# Brick Patio - leveling



## Patcho (Apr 11, 2007)

Hey all,

I just bought a house that I'll be upgrading before I move the family in. The major contruction (new kitchen) will be handled by my contractor but I plan on laying a brick patio off the side of the house and doing some landscaping. I plan on laying bricks on a dry bed of crushed stone + sand after I figure out how to level the area.

I'm having a sliding door installed to lead out to the area. I attached a pic with a crude paint over of where the door will be. That tree against the house will go plus the hedges will be squared off.

As far as covering that basement window I have two other plus a bulkhead so I'm only worried about how to fill in the space.

Any suggestions on the leveling?!? What about steps to the door?thanks.

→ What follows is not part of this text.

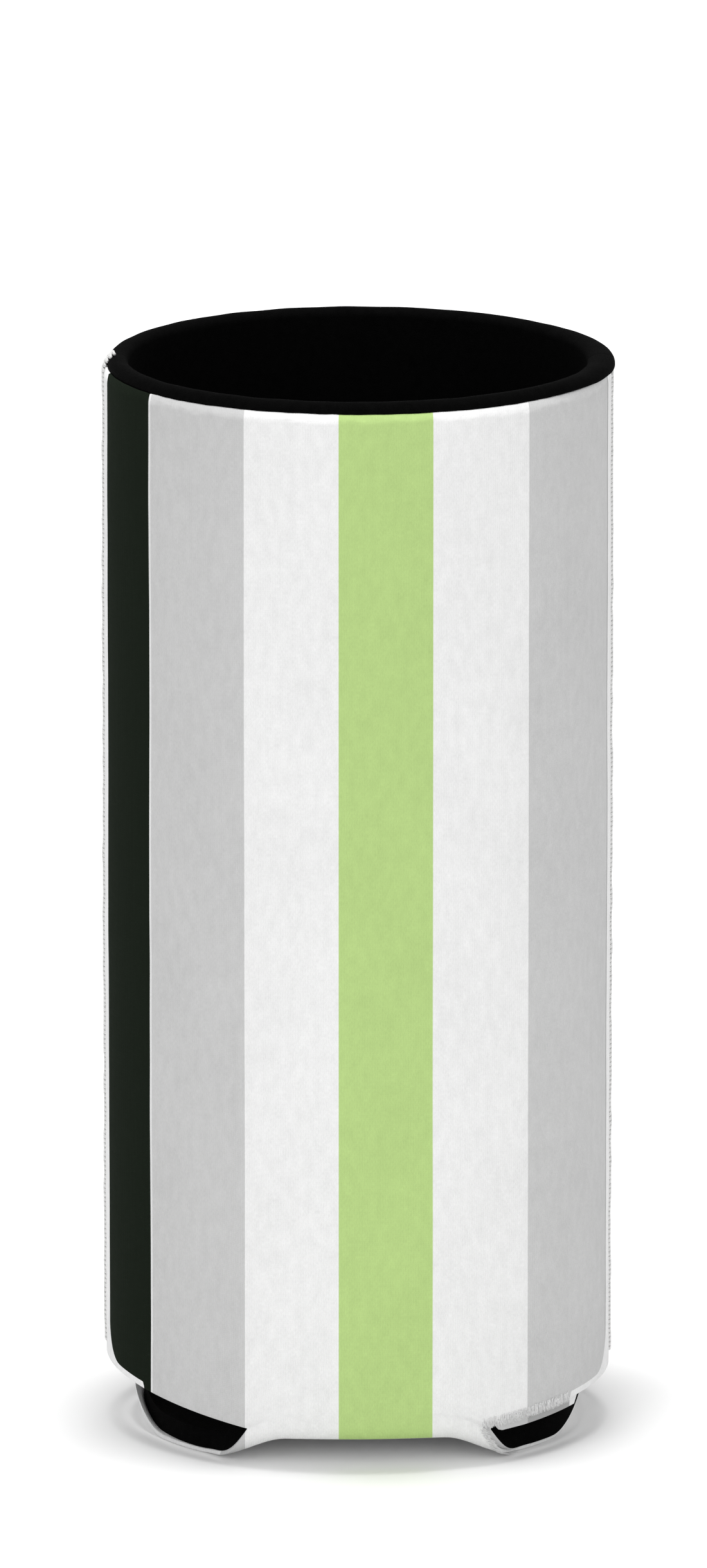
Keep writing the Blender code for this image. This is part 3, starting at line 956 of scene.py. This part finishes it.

http://i4.photobucket.com/albums/y126/levesqueb/house14.jpg


----------



## Basic_Homeowner (Apr 24, 2007)

*remove topsoil before adding crushed stone*

Before putting down the stone and sand, the top soil must be removed down to the subsurface. If not removed, your crushed stones will just sink into the soft top soil. If you need to add to the area to make it more flat and level, use non-organic material. You actually DO NOT want it level, you want it pitched away from the foundation for proper drainage. 1/4 to 1/2 inch per foot. To determine level, I would suggest using lines of string on stakes with line-levels. This will give you general idea of your high and low spots. some criss-cross of lines across the middle is needed too. To get the slope, do the math for your specific size. It is a lot of work, but necessary if you want your brick-work to last many years. Good Luck!


----------